A defendant who chooses to take the stand waives the privilege and may be compelled to answer relevant questions on cross-examination. Brown v. United States, 356 U.S. 148 (1958). The Brown Court held that a defendant who elects to take the stand is subject to cross-examination about matters “made relevant by her direct examination.” Id. at 154. The defendant’s decision to testify amounts to a Fifth Amendment waiver, and “the breadth of his waiver is determined by the scope of relevant cross-examination.” Id. at 154-55. Lesser remedies, such as striking the defendant’s testimony, also appear to be proper, in the court’s discretion. Id. at 156 n.5. However, the waiver is not limitless: it does not extend to collateral matters relevant only to credibility. For example, if a defendant on trial for assault were asked on cross-examination about an unrelated fraud he perpetrated – a specific instance of dishonest conduct about which a court may permit cross-examination under Rule 608(b) – he could assert his Fifth Amendment privilege. As Rule 608(b) makes clear, “[t]he giving of testimony, whether by an accused or by any other witness, does not operate as a waiver o the privilege against self-incrimination when examined with respect to matters which relate only to credibility.” Of course, whether a particular question is “made relevant by . . . direct examination” or “relate[s] only to credibility” may be a difficult issue in some instances, but the basic legal principles are fairly clear.

Under Brown, a non-party witness does not waive the privilege by testifying, at least if he or she is compelled to do so. (Whether a non-party witness who testifies without being subpoenaed waives his privilege by testifying is not clear from Brown.) Therefore, such a witness may not be compelled to provide incriminating answers on cross examination. However, if the cross examination concerns a non-collateral matter, his direct examination testimony may be stricken as a result of his assertion of the privilege; this is a matter of fairness to the opposing party, which is otherwise deprived of the right to cross examine. State v. Ray, 336 N.C. 463 (1994). If the witness asserts the privilege in connection with a collateral matter relevant only to credibility, Ray appears to say that striking the witness’s direct examination testimony is not proper. Furthermore, State v. Patterson, 59 N.C. App. 650 (1983), appears to indicate that the fact-finder should not be allowed to draw any inference from the witness’s assertion of the privilege. That leaves the opposing party without a remedy when a witness invokes the Fifth Amendment as a shield against cross-examination addressed to credibility, a state of affairs criticized by some commentators. Of course, most fact-finders will probably go ahead with the prohibited inference anyhow, so the lack of a remedy may be more apparent than real.

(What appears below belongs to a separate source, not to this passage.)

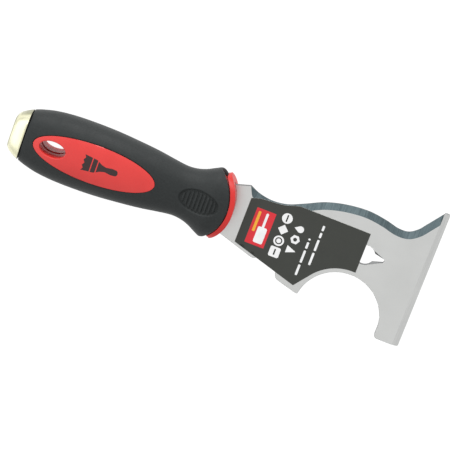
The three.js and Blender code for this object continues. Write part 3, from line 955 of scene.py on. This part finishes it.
def make_blade():
    loops = [
        with_corners(blade_outline(), 0.6),
        in_blade_frame(keyhole()),
        ring(*HANG_HOLE, TANG_HOLE_GAP, 0.4),
        ring(PIN_X, PIN_R + GAP, PIN_R + GAP, 0, 0.3),
        *[ring(x, RIVET_R + GAP, RIVET_R + GAP, 0, 0.3) for x in RIVET_XS],
    ]
    points = [edge_rings(loops), in_piece(hex_grid((4, -35), (206, 36), 1.3), loops, 0.9)]
    top = Sheet(loops, [with_corners(line, 0.6, closed=False) for line in crease_lines()], points)
    bottom = Sheet(loops, (), points)
    top_gap, bottom_gap = (edge_gap(sheet, loops) for sheet in (top, bottom))
    body = Body()
    upper = body.add(at_height(top.flat, PLATE / 2 - drop_of(top.flat, top_gap)))
    lower = body.add(at_height(bottom.flat, -PLATE / 2 + fillet(bottom_gap, EDGE_ROUND)))
    body.cover(upper[top.faces], blade_slots(top, top_gap))
    at_rim = bottom_gap[bottom.faces].mean(1) < EDGE_ROUND
    body.cover(lower[bottom.faces], np.where(at_rim, SHEARED_SHADE_SLOT, STEEL_SLOT))
    # The side walls take the dull sheared steel, darkened further as painted shade.
    for rim, low in zip(top.rims, bottom.rims):
        body.cover(bridge([upper[rim], lower[low]]), SHEARED_SHADE_SLOT)
    materials = [STEEL, GROUND_PAINTED_REFLECTION, SHEARED_AND_SHADED, CHISEL_PAINTED_SHADE]
    body.build("steel_blade", ["blade"], materials, sharp=21)


def edge_gap(sheet, loops):
    """Distance from each of a sheet's points to the nearest outline or hole."""
    nearest = np.full(len(sheet.flat), FAR)
    for loop in loops:
        nearest = np.minimum(nearest, distance(sheet.flat, loop)[0])
    return nearest


def blade_slots(sheet, gaps):
    """Material slots on the front: plain, the ground edge (painted reflection), the scraper edge's bevel and
    the cut rims (painted shade).
    """
    own = to_blade_frame(sheet.middles())
    gap, share = distance(own, ground_edge(), closed=False)
    ground = (gap < ground_width(share)) & (own[:, 0] < TIP_LAND_X) & (own[:, 0] > GROUND_START)
    # The scraper edge's bevel gets a darker steel, a painted shade, besides its cross grinding.
    slots = np.where(own[:, 0] > EDGE_X - CHISEL_WIDTH, CHISEL_SHADE_SLOT, STEEL_SLOT)
    # The ground edge's dark steel is a painted reflection of dim surroundings.
    slots[ground] = GROUND_REFLECTION_SLOT
    # The keyhole slot's bevels and the cut rims take the sheared steel with painted shade.
    for side in slot_sides():
        gap, share = distance(own, side, closed=False)
        slots[gap < SLOT_BEVEL_WIDTH * (1 - share)] = SHEARED_SHADE_SLOT
    slots[(gaps[sheet.faces].mean(1) < EDGE_ROUND) & (slots == STEEL_SLOT)] = SHEARED_SHADE_SLOT
    return slots


# ---- label

def label_outline():
    x, y, radius = ROLLER
    radius += 1.85
    side = [(31.2, 13.4), (28.5, 12.6), (24, 11.2), (18.4, 10.6), (13, 10.1), (LABEL_LEFT, 8.8)]
    return with_corners(joined([
        [(LABEL_LEFT, -13.5), (41.4, -23.1)],
        arc(x, y, radius, 143, 90, 50),
        [(LABEL_RIGHT, y + radius), (LABEL_RIGHT, 13.2), side[0]],
        spline(side, 8)[1:],
    ]), 0.8)


def bar(x0, x1, y0, y1, corner=0.35):
    """A rounded bar between two corners."""
    centres = [(x1 - corner, y1 - corner, 0), (x0 + corner, y1 - corner, 90),
               (x0 + corner, y0 + corner, 180), (x1 - corner, y0 + corner, 270)]
    return np.concatenate([arc(x, y, corner, start, start + 90, 5) for x, y, start in centres])


def disc(radius):
    return ring(0, radius, radius, spacing=0.16)


def make_signs():
    """Plain signs of half size 1, each a list of outlines with their slots."""
    return {
        "tile": [(bar(-1, 1, -1, 1, 0.3), WHITE), (bar(-0.15, 0.15, -0.6, 0.6, 0.1), BLACK)],
        "target": [(disc(1), WHITE), (disc(0.68), BLACK), (disc(0.45), WHITE)],
        "diamond": [(np.array([(-1, 0), (0, -1), (1, 0), (0, 1)]), WHITE)],
        "slotted disc": [(disc(1), WHITE), (bar(-0.14, 0.14, -0.7, 0.7, 0.1), BLACK)],
        "triangle": [(np.array([(-1, -0.8), (1, 0), (-1, 0.8)]), WHITE)],
        "nut": [(arc(0, 0, 1, 0, 300, 5), WHITE), (disc(0.4), BLACK)],
        "drop": [(np.vstack([arc(0.3, 0, 0.7, -120, 120, 23), [(-1, 0)]]), WHITE)],
    }


def label_print():
    """The label's printed shapes, each an outline and its slot, later ones on top."""
    # Red patch: a small paint roller under a yellow stripe.
    shapes = [
        (bar(12.9, 22.3, -11.8, 5.8, 0.2), RED_PRINT),
        (bar(14.2, 15.5, -5.6, 4.4), YELLOW),
        (bar(16.4, 20.9, -10.4, -2.4, 0.8), WHITE),
        (bar(18.0, 19.2, -2.6, 0.6, 0.1), WHITE),
        (bar(18.0, 19.2, -0.4, 4.6, 0.5), WHITE),
    ]
    # Two rows of large plain signs.
    signs = make_signs()
    for x, half, row in (
        (27.7, 2.5, {"tile": -11.3, "target": -5.6, "diamond": 0.1, "slotted disc": 5.8}),
        (34.6, 2.3, {"triangle": -7.8, "nut": -2.3, "drop": 3.1}),
    ):
        for name, y in row.items():
            shapes += [(outline * half + (x, y), slot) for outline, slot in signs[name]]
    # Two rows of dashes in the place of small print.
    for x, dashes in (
        (40.8, [(-18.0, -12.6), (-11.6, -5.4), (-4.4, -1.2), (-0.2, 0.7)]),
        (44.9, [(-11.2, -5.0), (-4.0, 1.6), (2.6, 5.2), (6.2, 8.8)]),
    ):
        shapes += [(bar(x - 0.55, x + 0.55, low, high, 0.4), WHITE) for low, high in dashes]
    return shapes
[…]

Let’s return to the example from the beginning of this post. When the state’s eyewitness asserts the privilege in response to defense counsel’s question about drug use, what should happen? Assuming that the witness is under subpoena, he hasn’t waived the privilege by testifying on direct, and so can’t be compelled to answer. But because the question goes to the witness’s ability to perceive, not merely his credibility, it concerns a non-collateral matter, and the court may strike some or all of the witness’s direct examination testimony as a result.

7 comments on “Selective Assertion of the Fifth Amendment Privilege

  1. With the caveat that I have not read the factual basis for the cases cited in the blog post, I would like to point out that this scenario would probably never happen.

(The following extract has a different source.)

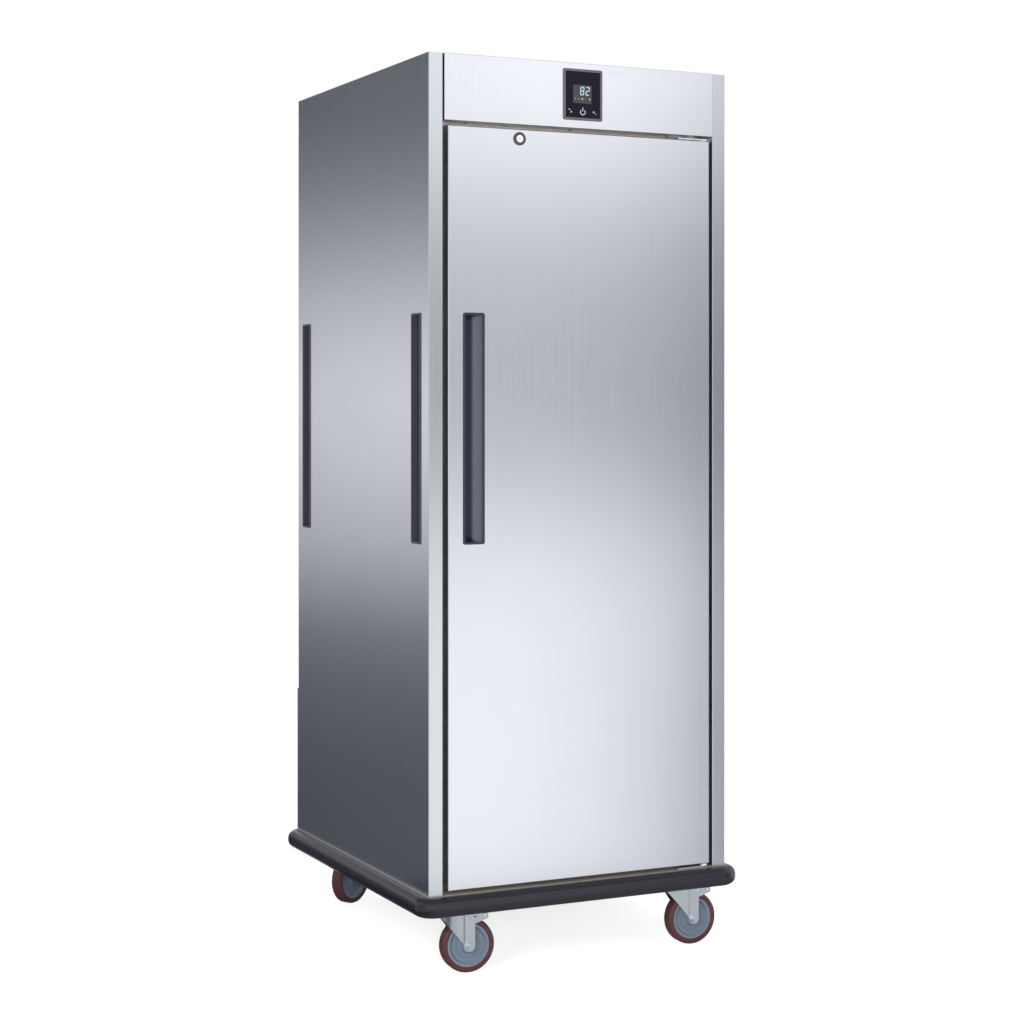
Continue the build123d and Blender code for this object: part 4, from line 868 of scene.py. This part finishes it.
digit_width = 10.4
digit_height = 19.5
stroke = 2.6
digit_z = 8.5
digit_lean = 0.09
level_gap = 0.8
upright_gap = 0.6
bars = {
    "top": (0, 1), "middle": (0, 0), "bottom": (0, -1),
    "upper_left": (-1, 0.5), "upper_right": (1, 0.5),
    "lower_left": (-1, -0.5), "lower_right": (1, -0.5),
}
digits = [
    (-1.8, ["top", "middle", "bottom", "upper_left", "upper_right", "lower_left", "lower_right"]),
    (11.6, ["top", "middle", "bottom", "upper_right", "lower_left"]),
]
mesh = bmesh.new()
for digit_x, lit in digits:
    for name in lit:
        across, up = bars[name]
        bar_x = digit_x + across * (digit_width - stroke) / 2
        bar_z = up * (digit_height - stroke) / 2
        length = digit_width - level_gap if across == 0 else digit_height / 2 - upright_gap
        bar_turn = 90.0 * abs(across)
        bar = add_mark(mesh, 6, length, stroke, bar_x, digit_z + bar_z, bar_turn, layer=1)
        middle_z = panel_z + digit_z * mm
        for vert in bar:
            vert.co.x += digit_lean * (vert.co.z - middle_z)
finished(mesh, "display_digits", digit_light, "root")

# %% Status marks and touch marks
status_size = 3.2
status_z = -9.3
status_marks = ((-18.9, 3, 0.0), (-10.7, 3, 180.0), (-1.3, 4, 45.0), (16.5, 6, 0.0))
mesh = bmesh.new()
for mark_x, sides, turn in status_marks:
    add_mark(mesh, sides, status_size, status_size, mark_x, status_z, turn, layer=1)
finished(mesh, "status_marks", mark_print, "root")

mesh = bmesh.new()
marks_z = -38.0
add_mark(mesh, 3, 5.4, 5.0, -28.8, marks_z - 1.0, -90.0)
add_mark(mesh, 4, 5.0, 1.4, -33.2, marks_z + 4.0, -35.0)
add_mark(mesh, 3, 5.8, 5.4, 26.8, marks_z + 1.4, 90.0)
add_mark(mesh, 4, 3.2, 1.2, 31.0, marks_z - 2.2)
add_mark(mesh, 4, 1.7, 8.0, -0.4, marks_z + 5.9)
ring_radius = 5.9 * mm
ring_half = 0.85 * mm
ring_start = math.radians(-42.0)
ring_sweep = math.radians(264.0)
around = bmesh.ops.create_grid(mesh, x_segments=1, y_segments=1, size=0.5)["verts"]
bmesh.ops.scale(mesh, vec=(2 * ring_half, mark_layer, 1.0), verts=around)
centre = (-0.4 * mm, glass_low[1] - mark_layer / 2, panel_z + marks_z * mm)
start = (centre[0] + ring_radius, centre[1], centre[2])
bmesh.ops.translate(mesh, vec=start, verts=around)
turn = Matrix.Rotation(ring_start, 3, "Y")
bmesh.ops.rotate(mesh, cent=centre, matrix=turn, verts=around)
profile = list({f for v in around for f in v.link_faces})
bmesh.ops.spin(
    mesh, geom=profile, cent=centre, axis=(0.0, 1.0, 0.0), angle=ring_sweep, steps=24
)
finished(mesh, "touch_marks", mark_print, "root")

    There appears to be no corpus delicti to support a crime that the witness could be prosecuted with. Assuming he was not arrested and charged with a narcotics offense at the same time, and presumably there would be no independent evidence to support that crime, then the witness could not be prosecuted based on his confession alone. Since there is no way he could be prosecuted on just his confession, then he has no Fifth Amendment privilege to assert. (Or at least that is what I would argue to the judge.)

    If this were not the case and there were pending charges and / or an investigation, then any prosecutor who knew what they were doing would have already worked out a plea agreement, immunity in exchange for the testimony, or agreed not to use the sworn testimony against the witness at a subsequent trial (if the witness was essential); or just not have called the witness to begin with (if the witness was non-essential).

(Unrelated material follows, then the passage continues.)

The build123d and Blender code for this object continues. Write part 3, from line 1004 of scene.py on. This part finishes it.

    • 9 years later and just reading this response … Not sure that corpus delicti applies to a confession on the stand. I think it only applies to extra-judicial statements.

  2. 29 July 2009

    On “Selective Assertion of the Fifth Amendment Privilege”

    I would, if possible, appreciate it if you could answer the following questions:

    1. When was this written.

    2. Who wrote it; that is was it written by, for example, a law school professor or
    an historian?

    A question about this area in general for anyone reading this:

    Are there limits–boundaries–to the grant of immunity or are there in effect no boundaries or limits?

    Thank you for the article.

    D. Crow

  3. This item was posted on June 4, 2009. It was written that day, or shortly before. As with all items on this blog not specifically attributed to someone else, it was written by me. You can read about me using the “about this blog” feature on the main page.

  4. What if a party in a family law case in Calif. refuses to answer form interrog. citing the ??? as “improper” as there is a concurrent OSC Contempthearing scheduled in the same case? Is this a valid 5th Amend. assetion and what if on the same form (FL145) the party does answer some questions. Are these protected under the 5th amdt.?

  5. No, the first comment is wrong, a witness could easily assert the fifth, if his answer would incriminate himself on a separate open unrelated case

  6. Does a defendent’s 5th amendment privilege remain in place if they elect to testify in his own defense and the trial ends in a mistrial? Can they be compelled to testify against co-defendents in a subsequent who are being tried separately under a grant of partial immunity?

  7. Incorrect article. People should verify what they write. Absolutely wrong. 5th Amendment overrides, absolutely. The writer is dishing out wrong stuff. so SAD.